Yushchenko announced on February 27 that he had agreed on the following joint steps with Tymoshenko and parliament speaker Volodymyr Lytvyn: to draft a declaration pledging readiness to tackle the economic crisis jointly; to agree on a joint position on cooperation with the IMF; and to come up with a joint anti-crisis plan (UNIAN, February 27). Tymoshenko agreed not to insist on Stelmakh's dismissal (Ekonomicheskie Izvestia, March 2).

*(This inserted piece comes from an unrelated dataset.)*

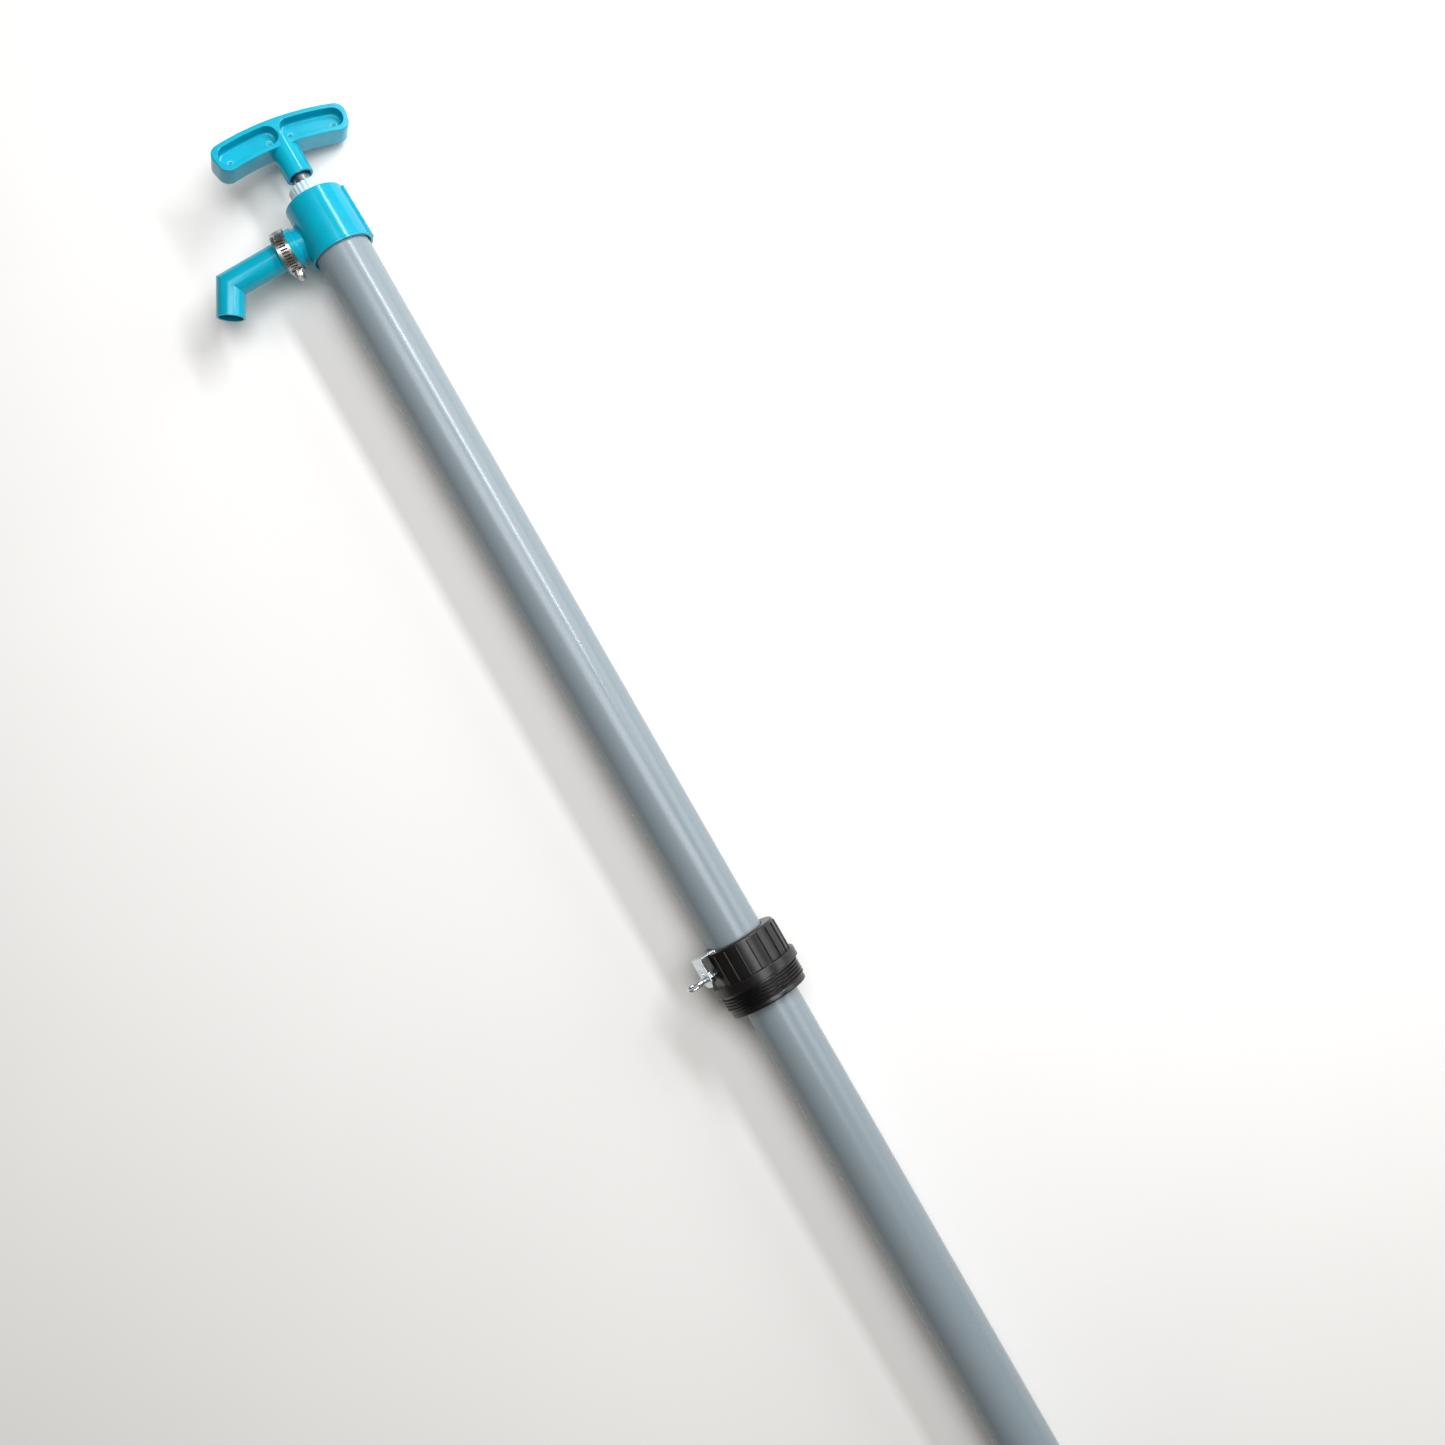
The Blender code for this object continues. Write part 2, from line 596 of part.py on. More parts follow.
def build_handle(axis, finish):
    place = at_height(SOCKET_BOTTOM) @ Matrix.Rotation(HANDLE_TURN, 4, "Z")
    middle = SOCKET_LENGTH + GRIP_HEIGHT / 2
    half_span = GRIP_SPAN / 2
    grip = [(x, z + middle) for x, z in bent_outline(-half_span, half_span, GRIP_HEIGHT / 2, GRIP_CORNER)]
    handle = piece("t_handle", slab(grip, -GRIP_DEPTH / 2, GRIP_DEPTH / 2), finish, axis, place)
    socket = rod_shape(SOCKET_RADIUS, 0, middle)
    add(handle, socket)
    pocket_half = GRIP_HEIGHT / 2 - GRIP_RIM
    floor = GRIP_DEPTH / 2 - POCKET_DEPTH
    for side in (1, -1):
        ends = sorted((side * GRIP_WEB / 2, side * (half_span - GRIP_RIM)))
        pocket = [(x, z + middle) for x, z in bent_outline(*ends, pocket_half, pocket_half * POCKET_ROUNDING)]
        cut(handle, slab(pocket, floor, GRIP_DEPTH))
        cut(handle, slab(pocket, -GRIP_DEPTH, -floor))
    bore = [
        (0, -SOCKET_LENGTH),
        (SOCKET_MOUTH_RADIUS, -SOCKET_LENGTH),
        (SOCKET_MOUTH_RADIUS, SOCKET_MOUTH_DEPTH),
        (ROD_RADIUS + GAP, SOCKET_MOUTH_DEPTH),
        (ROD_RADIUS + GAP, ROD_IN_HANDLE + GAP),
        (0, ROD_IN_HANDLE + GAP),
    ]
    cut(handle, turned(bore, SMALL_ROUND))


# --- bung adapter and its lock ---
def build_adapter(axis, plastic, rubber):
    bore = TUBE_RADIUS + ADAPTER_BORE_GAP
    thread_top = THREAD_LENGTH
    shoulder_top = thread_top + SHOULDER_HEIGHT
    groove = TUBE_RADIUS + RUN + RING_DEPTH + GAP
    profile = [(bore, 0), (LEAD_RADIUS - CAP_EDGE, 0), (LEAD_RADIUS, CAP_EDGE)]
    first = thread_top - THREAD_PITCH * (THREAD_TURNS + 0.5)
    profile.append((LEAD_RADIUS, first - THREAD_PITCH / 2))
    for turn in range(THREAD_TURNS):
        height = first + turn * THREAD_PITCH
        profile.append((THREAD_RADIUS - THREAD_DEPTH, height - THREAD_PITCH * THREAD_FOOT))
        profile.append((THREAD_RADIUS, height - THREAD_PITCH * THREAD_CREST))
        profile.append((THREAD_RADIUS, height + THREAD_PITCH * THREAD_CREST))
    root = THREAD_RADIUS - THREAD_DEPTH
    profile += [
        (root, first + THREAD_PITCH * (THREAD_TURNS - 1 + THREAD_FOOT)),
        (root, thread_top),
        (SHOULDER_RADIUS - CAP_EDGE / 2, thread_top),
        (SHOULDER_RADIUS, thread_top + CAP_EDGE / 2),
        (SHOULDER_RADIUS, shoulder_top - CAP_EDGE / 2),
        (SHOULDER_RADIUS - CAP_EDGE / 2, shoulder_top),
        (GRIP_RING_RADIUS, shoulder_top),
        (GRIP_RING_RADIUS, ADAPTER_LENGTH - BAND_HEIGHT),
        (GRIP_RING_RADIUS - BAND_HEIGHT, ADAPTER_LENGTH),
        (bore, ADAPTER_LENGTH),
        (bore, RING_PLACE + RING_HEIGHT + 2 * GAP),
        (groove, RING_PLACE + RING_HEIGHT + 2 * GAP),
        (groove, RING_PLACE),
        (bore, RING_PLACE),
    ]
    shape = turned(profile, ROUND)
    facet_down = Matrix.Rotation(math.pi / ROUND, 3, "Z")      # it lies on a facet, not on a corner
    bmesh.ops.rotate(shape, cent=(0, 0, 0), matrix=facet_down, verts=shape.verts)
    adapter = piece("bung_adapter", shape, plastic, axis, at_height(ADAPTER_BOTTOM))
    add(adapter, adapter_ribs(shoulder_top - GAP, ADAPTER_LENGTH - BAND_HEIGHT))
    strap_turn = Matrix.Rotation(STRAP_ANGLE, 4, "Z")
    wide = SHOULDER_RADIUS * 1.5
    half = FLAT_WIDTH / 2
    flat = box_shape((FLAT_RADIUS, -half, shoulder_top + GAP), (wide, half, ADAPTER_LENGTH * 1.5))
    cut(adapter, flat, strap_turn)
    half = STRAP_WIDTH / 2 + GAP
    hook_outer = bore + STRAP_THICKNESS + 2 * GAP
    hook_low = ADAPTER_LENGTH - STRAP_HOOK - GAP
    hook = box_shape((BORE, -half, hook_low), (hook_outer, half, ADAPTER_LENGTH * 1.5))
    cut(adapter, hook, strap_turn)
    lock_place = strap_turn @ at_height(LOCK_Z - ADAPTER_BOTTOM) @ ALONG_X
    pad_end = TUBE_RADIUS + GAP + PAD_THICKNESS
    cut(adapter, rod_shape(PAD_RADIUS + GAP, BORE, pad_end + PAD_TRAVEL), lock_place)
    cut(adapter, rod_shape(LOCK_RADIUS + GAP, BORE, wide), lock_place)
    ring_inner = TUBE_RADIUS + GAP
    ring_outer = ring_inner + RING_DEPTH
    side = RING_DEPTH * RING_CHAMFER
    rise = RING_HEIGHT * RING_CHAMFER
    ring = [
        (ring_inner, rise),
        (ring_inner + side, 0),
        (ring_outer - side, 0),
        (ring_outer, rise),
        (ring_outer, RING_HEIGHT - rise),
        (ring_outer - side, RING_HEIGHT),
        (ring_inner + side, RING_HEIGHT),
        (ring_inner, RING_HEIGHT - rise),
    ]
    ring_place = at_height(ADAPTER_BOTTOM + RING_PLACE + GAP)
    piece("adapter_ring", turned(ring, ROUND), rubber, axis, ring_place)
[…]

Details of the agreement were finalized on March 2. Both sides made further concessions. Yushchenko agreed that the budget would be revised in April and May rather than immediately. Tymoshenko agreed to increase the price of gas for the public. She had opposed the step, apparently fearing it would make her less popular as a presidential candidate in 2010. They also agreed to promise the IMF to launch a pension reform, finance the budget deficit from external sources and higher taxes rather than by money emission, and to stabilize the national currency without significant intervention from the NBU so that the forex reserve would not be depleted (Segodnya, March 3). "Ukraine will without a doubt procure the second tranche from the IMF," Tymoshenko said, summing up the agreements. IMF Managing Director Dominique Strauss-Kahn told Yushchenko by phone that the chances for securing the second tranche would now be high (UNIAN, March 2).
Even if Tymoshenko and Yushchenko have resolved all their differences, the action plan promised to the IMF may be blocked in parliament, where the coalition that backs Tymoshenko does not control a majority. Disagreements have emerged even within the coalition as Lytvyn, whose party is the Tymoshenko bloc's junior partner, has been reluctant to sign the letter to the IMF. The opposition vehemently objects to the plan. The Communists are against any accords with the IMF in principle, and the PRU indicated that it would oppose higher taxes, a higher gas price, and a pension reform that would raise the pension age from the current 60 years for men and 55 years for women (Ukrainska Pravda, March 2).